I was a small white bug thing running on top of the water as well. 

One of my powder blues had died while I was on vacation as well. My husband said it droned in the water feature. 

Any ideas? 

Thank you for your input.


----------



## Rich Frye (Nov 25, 2007)

Check out the thread two below this one.


----------



## srrrio (May 12, 2007)

you might also find this sticky under misc. - indentification - "What is this in my frog tank?" helpful, it has good pics of worms and such

Sally


----------



## sweety (Oct 10, 2006)

Thank you.

that is exactly what they look like. rebuild it is.

i will get on that in the next few days.

Nadine


----------



## james67 (Jun 28, 2008)

why rebuild. i posted about these worms recently and have come to the conlusion that they dont harm the frogs (i have even seen the frogs try and eat them) and that they will come and go as time goes on. tearing a tank down is stressful on frogs and when a tank is mature you shouldnt need to do much of anything to keep it up and never tear it down. if anything i would consider a Co2 treatment as suggested in the sticky and just keep the frogs outside in a q-tine container. but i'm not even going to do that. why not just let things run their course?


----------



## srrrio (May 12, 2007)

Yes, I was thinking the same thing as James, although I have a little bit of a worm phobia, reading here and there I felt I did not have to redo tank, I admit to pulling them out with a paper towel off the glass when I see them. Maybe I might worry if I had eggs in the tank but with the powder blues I would imagine you would be pullling the eggs anyway.

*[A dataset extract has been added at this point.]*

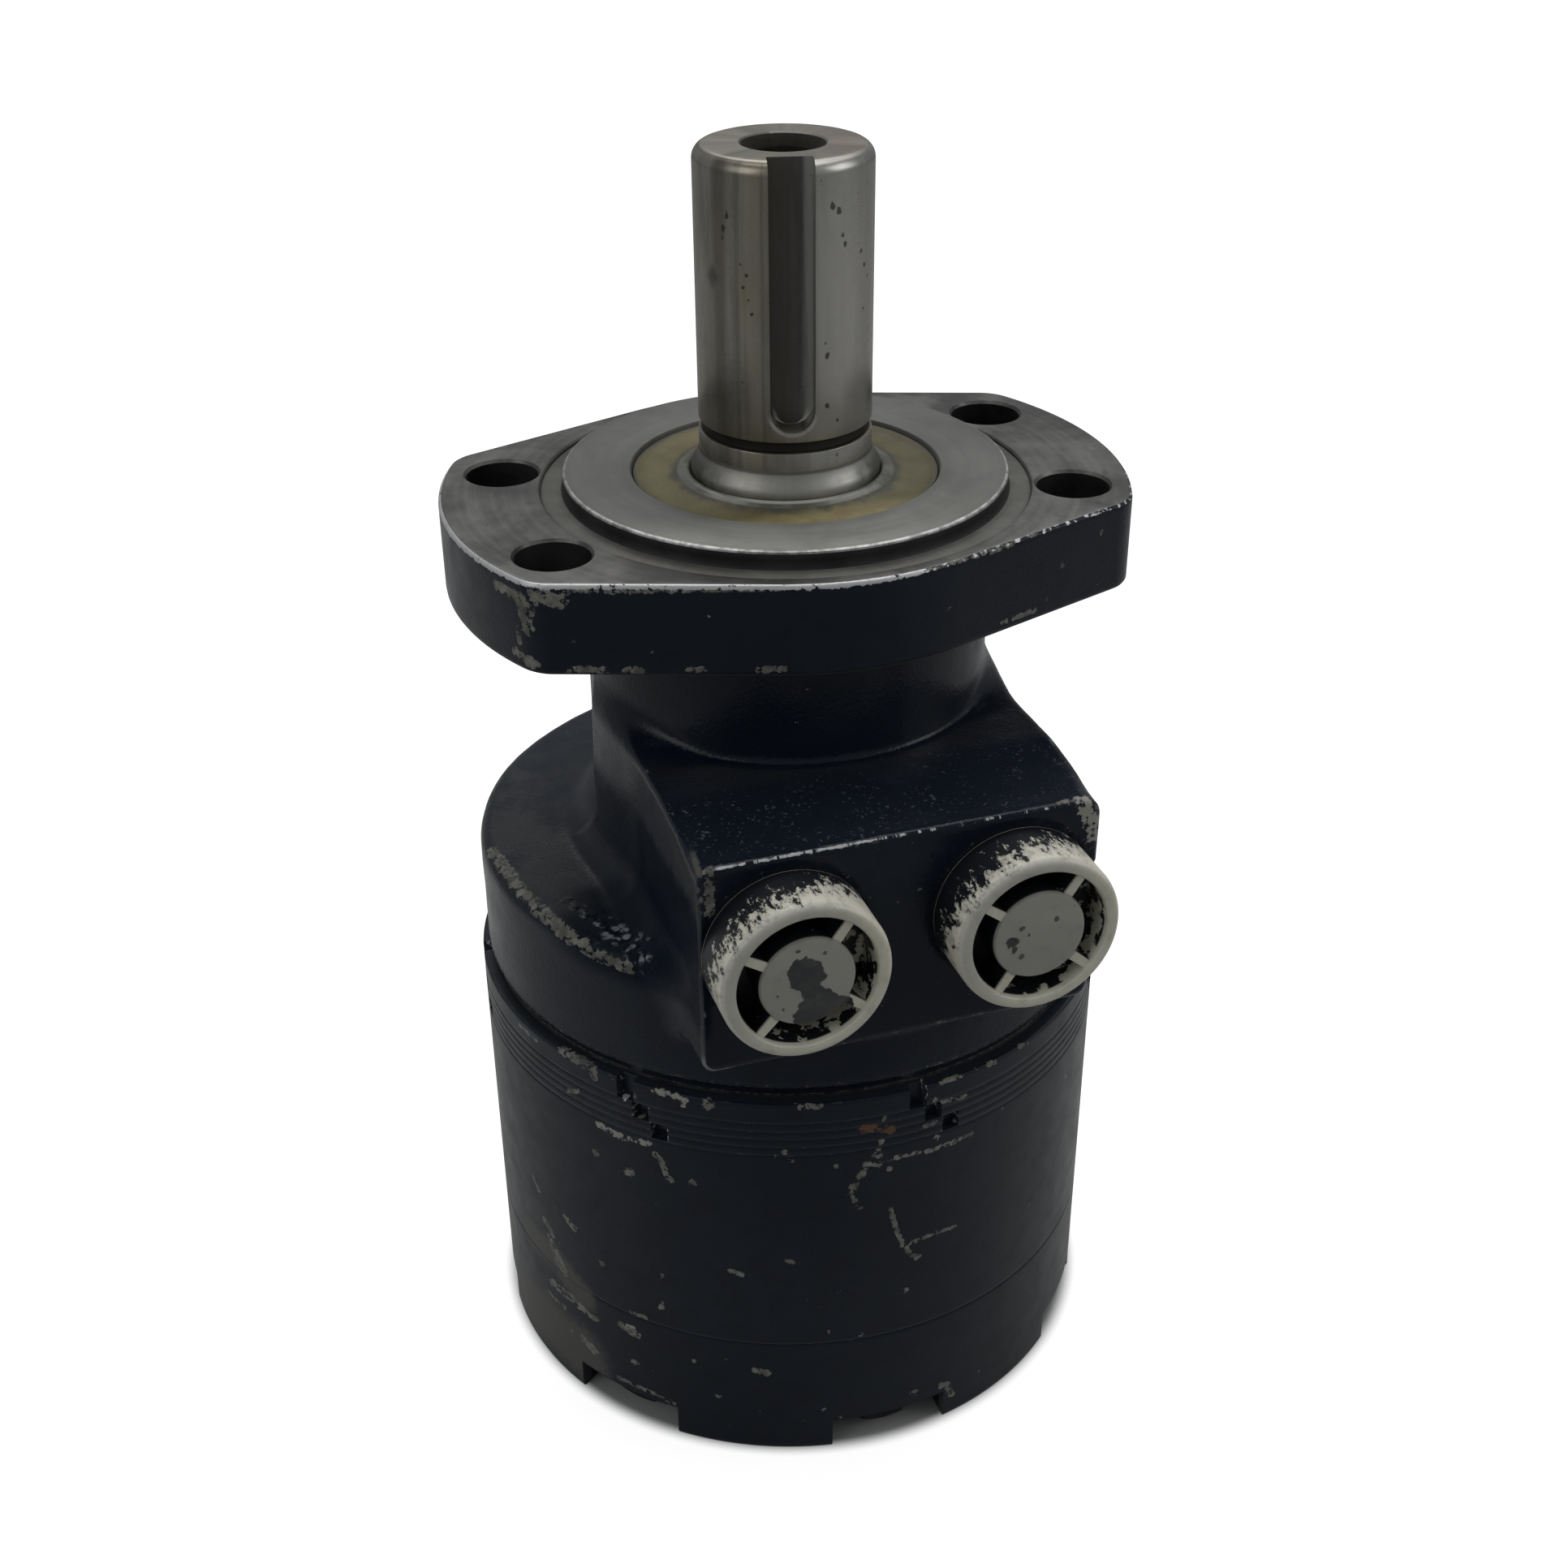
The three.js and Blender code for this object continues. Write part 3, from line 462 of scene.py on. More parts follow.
# ---------------------------------------------------------------- shaders
class Shader:
    """A small writer for node materials. Sizes are in millimetres on the piece's own coordinates."""

    def __init__(self, name, slot):
        self.mat = bpy.data.materials.new(name)
        self.mat.use_nodes = True
        self.slot = slot
        self.nt = self.mat.node_tree
        self.bsdf = next(n for n in self.nt.nodes if n.type == "BSDF_PRINCIPLED")
        tc = self.nt.nodes.new("ShaderNodeTexCoord")
        sc = self.nt.nodes.new("ShaderNodeVectorMath")
        sc.operation = "SCALE"
        sc.inputs["Scale"].default_value = 1000
        self.nt.links.new(tc.outputs["Object"], sc.inputs[0])
        self.p = sc.outputs[0]
        sep = self.nt.nodes.new("ShaderNodeSeparateXYZ")
        self.nt.links.new(self.p, sep.inputs[0])
        self.x, self.y, self.z = sep.outputs
        self._r = None

    def put(self, sock, v):
        if isinstance(v, bpy.types.NodeSocket):
            self.nt.links.new(v, sock)
        elif isinstance(v, (tuple, list)) and len(v) == 3 and sock.type == "RGBA":
            sock.default_value = (*v, 1)
        else:
            sock.default_value = v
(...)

good luck with the powders whatever you do, I have some young ones myself

Sally


----------



## james67 (Jun 28, 2008)

i dont think its a necessity to pull them if your breeding (from what ive read) seems like they only go for dead stuff and most people's reports of them on eggs are the result of the egg bieng bad in the first place. the wroms have seemed to be doing a good job od devouring ffs that drown on condensation on the glass of my tanks. and like springs they have boomed then slowly i see less and less of them. 
on a side note, even a papertowel in the tank on a regular basis could stress ome frogs. i use the hand mister and set the nozzle to stream then blast junk off the glass, personally.


----------